▶ **JOB**:
Return each entry exactly, omitting nothing.

▶ **EXERCISE INPUTS**:
[Begin]

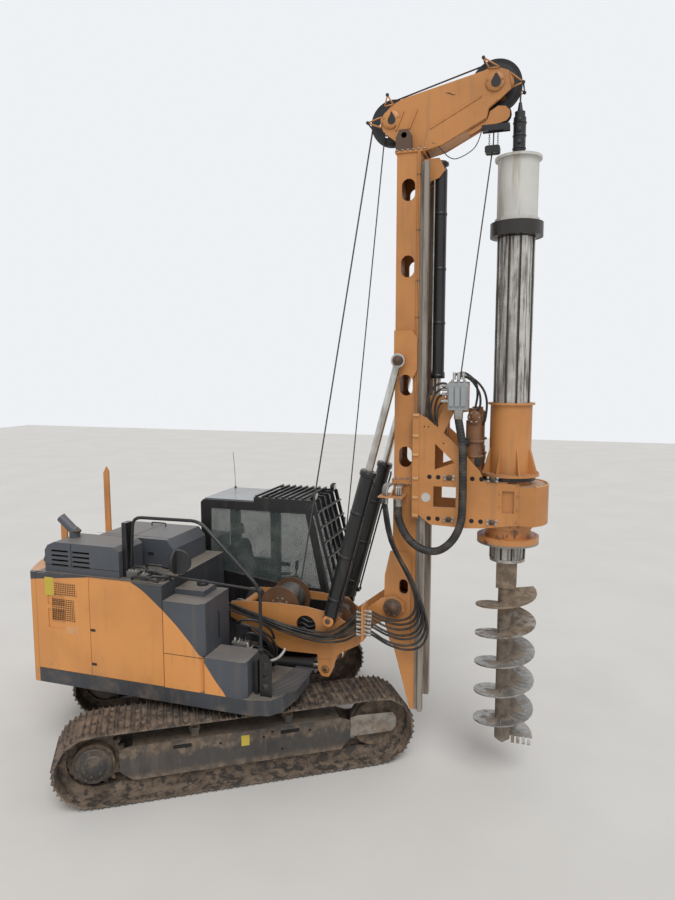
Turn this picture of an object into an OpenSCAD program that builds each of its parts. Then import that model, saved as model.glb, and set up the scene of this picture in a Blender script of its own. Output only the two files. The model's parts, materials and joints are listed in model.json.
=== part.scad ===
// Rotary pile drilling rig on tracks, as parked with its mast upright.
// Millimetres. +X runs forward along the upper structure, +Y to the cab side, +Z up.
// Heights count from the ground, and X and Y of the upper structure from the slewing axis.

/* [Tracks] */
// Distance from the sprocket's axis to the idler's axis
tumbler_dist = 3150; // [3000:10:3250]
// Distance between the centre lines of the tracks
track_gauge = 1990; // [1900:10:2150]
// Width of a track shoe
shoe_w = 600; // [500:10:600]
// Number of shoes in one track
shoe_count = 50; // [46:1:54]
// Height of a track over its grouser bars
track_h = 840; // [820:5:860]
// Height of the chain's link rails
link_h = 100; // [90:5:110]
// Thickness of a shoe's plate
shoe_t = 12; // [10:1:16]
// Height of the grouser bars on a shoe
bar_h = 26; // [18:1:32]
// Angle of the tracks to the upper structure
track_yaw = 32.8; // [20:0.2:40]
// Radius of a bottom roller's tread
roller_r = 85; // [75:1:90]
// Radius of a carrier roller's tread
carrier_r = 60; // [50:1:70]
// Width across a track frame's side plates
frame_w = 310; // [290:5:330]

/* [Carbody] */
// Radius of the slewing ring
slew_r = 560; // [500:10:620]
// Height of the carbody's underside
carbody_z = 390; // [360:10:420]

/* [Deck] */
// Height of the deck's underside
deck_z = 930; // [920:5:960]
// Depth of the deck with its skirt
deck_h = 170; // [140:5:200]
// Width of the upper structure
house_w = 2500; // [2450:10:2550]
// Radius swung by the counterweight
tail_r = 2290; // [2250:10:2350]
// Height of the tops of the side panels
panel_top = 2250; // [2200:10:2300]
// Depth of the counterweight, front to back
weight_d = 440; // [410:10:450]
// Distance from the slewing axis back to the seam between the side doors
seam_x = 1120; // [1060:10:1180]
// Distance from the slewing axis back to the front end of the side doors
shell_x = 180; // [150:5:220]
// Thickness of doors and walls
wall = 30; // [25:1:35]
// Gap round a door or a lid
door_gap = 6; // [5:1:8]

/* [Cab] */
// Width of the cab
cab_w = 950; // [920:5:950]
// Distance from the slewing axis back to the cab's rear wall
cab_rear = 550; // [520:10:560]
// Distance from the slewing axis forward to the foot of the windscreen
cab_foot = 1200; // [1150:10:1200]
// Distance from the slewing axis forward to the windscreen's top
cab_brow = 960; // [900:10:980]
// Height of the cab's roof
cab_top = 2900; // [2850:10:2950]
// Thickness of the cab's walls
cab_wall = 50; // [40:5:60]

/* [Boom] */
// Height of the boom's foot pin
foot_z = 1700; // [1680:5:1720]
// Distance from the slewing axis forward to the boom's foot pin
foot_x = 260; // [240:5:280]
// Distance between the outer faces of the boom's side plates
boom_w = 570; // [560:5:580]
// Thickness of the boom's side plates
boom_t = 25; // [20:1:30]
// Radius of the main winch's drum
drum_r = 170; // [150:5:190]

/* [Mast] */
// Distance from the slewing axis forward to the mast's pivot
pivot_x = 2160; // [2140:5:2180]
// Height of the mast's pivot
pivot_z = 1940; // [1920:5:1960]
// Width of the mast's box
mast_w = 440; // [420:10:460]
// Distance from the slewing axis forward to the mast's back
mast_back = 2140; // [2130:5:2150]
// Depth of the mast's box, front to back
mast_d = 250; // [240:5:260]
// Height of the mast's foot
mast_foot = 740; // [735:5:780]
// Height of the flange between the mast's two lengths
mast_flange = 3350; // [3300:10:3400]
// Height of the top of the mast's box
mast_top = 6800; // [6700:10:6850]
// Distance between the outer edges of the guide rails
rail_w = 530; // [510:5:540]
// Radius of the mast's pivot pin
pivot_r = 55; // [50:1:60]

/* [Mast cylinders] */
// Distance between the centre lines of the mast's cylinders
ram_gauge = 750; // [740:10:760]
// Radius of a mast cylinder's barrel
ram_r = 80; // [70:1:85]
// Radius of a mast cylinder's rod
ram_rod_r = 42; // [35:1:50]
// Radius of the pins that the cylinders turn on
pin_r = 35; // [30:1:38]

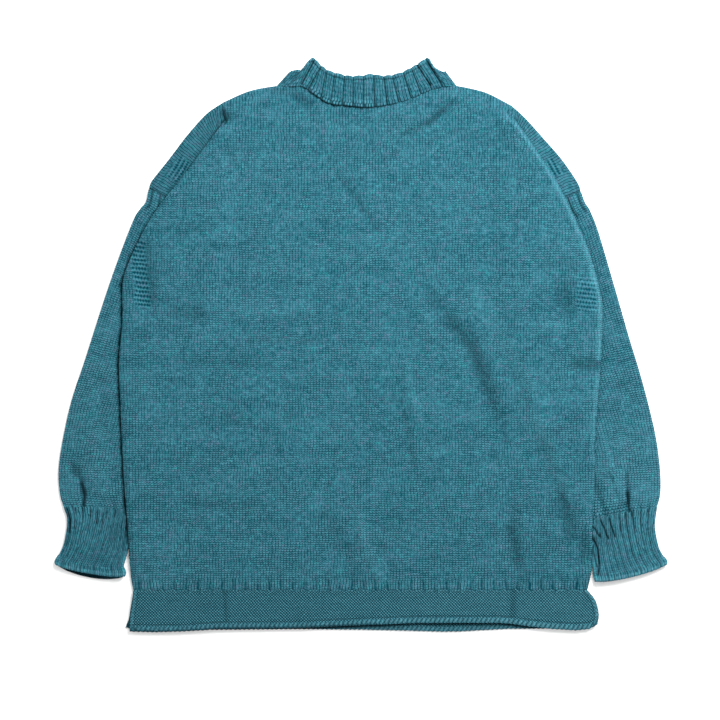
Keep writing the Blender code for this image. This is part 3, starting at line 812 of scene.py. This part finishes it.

[End]

▶ **FULL OUTPUT**:
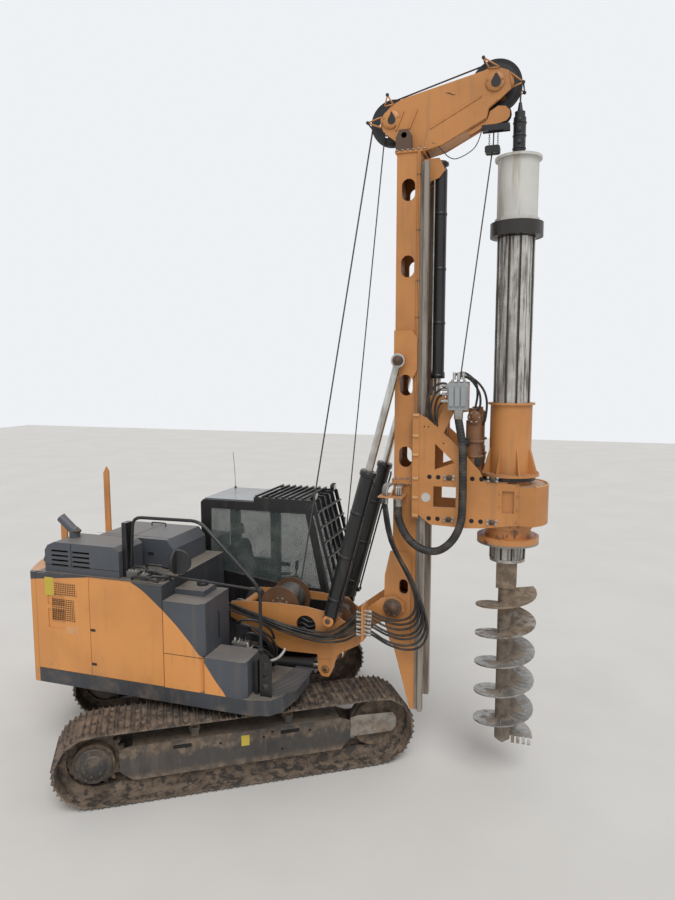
Turn this picture of an object into an OpenSCAD program that builds each of its parts. Then import that model, saved as model.glb, and set up the scene of this picture in a Blender script of its own. Output only the two files. The model's parts, materials and joints are listed in model.json.
=== part.scad ===
// Rotary pile drilling rig on tracks, as parked with its mast upright.
// Millimetres. +X runs forward along the upper structure, +Y to the cab side, +Z up.
// Heights count from the ground, and X and Y of the upper structure from the slewing axis.

/* [Tracks] */
// Distance from the sprocket's axis to the idler's axis
tumbler_dist = 3150; // [3000:10:3250]
// Distance between the centre lines of the tracks
track_gauge = 1990; // [1900:10:2150]
// Width of a track shoe
shoe_w = 600; // [500:10:600]
// Number of shoes in one track
shoe_count = 50; // [46:1:54]
// Height of a track over its grouser bars
track_h = 840; // [820:5:860]
// Height of the chain's link rails
link_h = 100; // [90:5:110]
// Thickness of a shoe's plate
shoe_t = 12; // [10:1:16]
// Height of the grouser bars on a shoe
bar_h = 26; // [18:1:32]
// Angle of the tracks to the upper structure
track_yaw = 32.8; // [20:0.2:40]
// Radius of a bottom roller's tread
roller_r = 85; // [75:1:90]
// Radius of a carrier roller's tread
carrier_r = 60; // [50:1:70]
// Width across a track frame's side plates
frame_w = 310; // [290:5:330]

/* [Carbody] */
// Radius of the slewing ring
slew_r = 560; // [500:10:620]
// Height of the carbody's underside
carbody_z = 390; // [360:10:420]

/* [Deck] */
// Height of the deck's underside
deck_z = 930; // [920:5:960]
// Depth of the deck with its skirt
deck_h = 170; // [140:5:200]
// Width of the upper structure
house_w = 2500; // [2450:10:2550]
// Radius swung by the counterweight
tail_r = 2290; // [2250:10:2350]
// Height of the tops of the side panels
panel_top = 2250; // [2200:10:2300]
// Depth of the counterweight, front to back
weight_d = 440; // [410:10:450]
// Distance from the slewing axis back to the seam between the side doors
seam_x = 1120; // [1060:10:1180]
// Distance from the slewing axis back to the front end of the side doors
shell_x = 180; // [150:5:220]
// Thickness of doors and walls
wall = 30; // [25:1:35]
// Gap round a door or a lid
door_gap = 6; // [5:1:8]

/* [Cab] */
// Width of the cab
cab_w = 950; // [920:5:950]
// Distance from the slewing axis back to the cab's rear wall
cab_rear = 550; // [520:10:560]
// Distance from the slewing axis forward to the foot of the windscreen
cab_foot = 1200; // [1150:10:1200]
// Distance from the slewing axis forward to the windscreen's top
cab_brow = 960; // [900:10:980]
// Height of the cab's roof
cab_top = 2900; // [2850:10:2950]
// Thickness of the cab's walls
cab_wall = 50; // [40:5:60]

/* [Boom] */
// Height of the boom's foot pin
foot_z = 1700; // [1680:5:1720]
// Distance from the slewing axis forward to the boom's foot pin
foot_x = 260; // [240:5:280]
// Distance between the outer faces of the boom's side plates
boom_w = 570; // [560:5:580]
// Thickness of the boom's side plates
boom_t = 25; // [20:1:30]
// Radius of the main winch's drum
drum_r = 170; // [150:5:190]

/* [Mast] */
// Distance from the slewing axis forward to the mast's pivot
pivot_x = 2160; // [2140:5:2180]
// Height of the mast's pivot
pivot_z = 1940; // [1920:5:1960]
// Width of the mast's box
mast_w = 440; // [420:10:460]
// Distance from the slewing axis forward to the mast's back
mast_back = 2140; // [2130:5:2150]
// Depth of the mast's box, front to back
mast_d = 250; // [240:5:260]
// Height of the mast's foot
mast_foot = 740; // [735:5:780]
// Height of the flange between the mast's two lengths
mast_flange = 3350; // [3300:10:3400]
// Height of the top of the mast's box
mast_top = 6800; // [6700:10:6850]
// Distance between the outer edges of the guide rails
rail_w = 530; // [510:5:540]
// Radius of the mast's pivot pin
pivot_r = 55; // [50:1:60]

/* [Mast cylinders] */
// Distance between the centre lines of the mast's cylinders
ram_gauge = 750; // [740:10:760]
// Radius of a mast cylinder's barrel
ram_r = 80; // [70:1:85]
// Radius of a mast cylinder's rod
ram_rod_r = 42; // [35:1:50]
// Radius of the pins that the cylinders turn on
pin_r = 35; // [30:1:38]

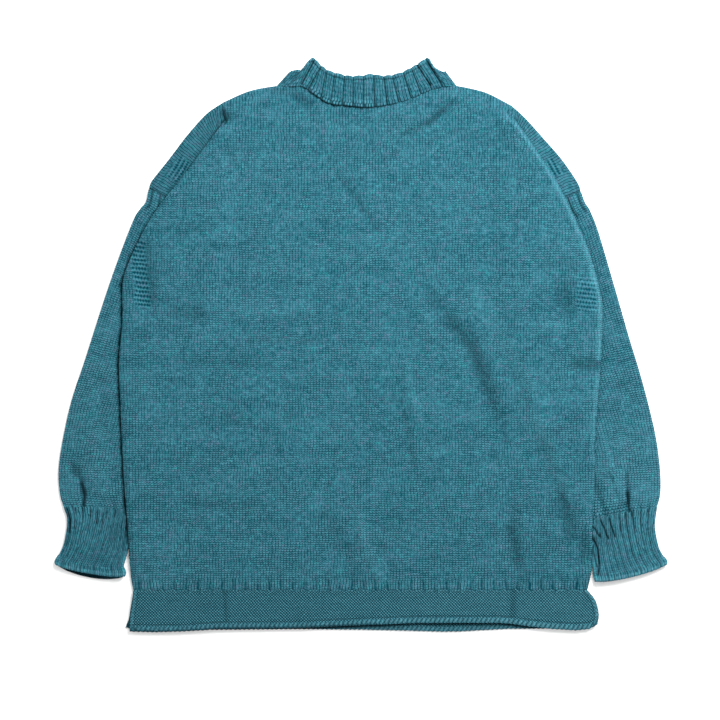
Keep writing the Blender code for this image. This is part 3, starting at line 812 of scene.py. This part finishes it.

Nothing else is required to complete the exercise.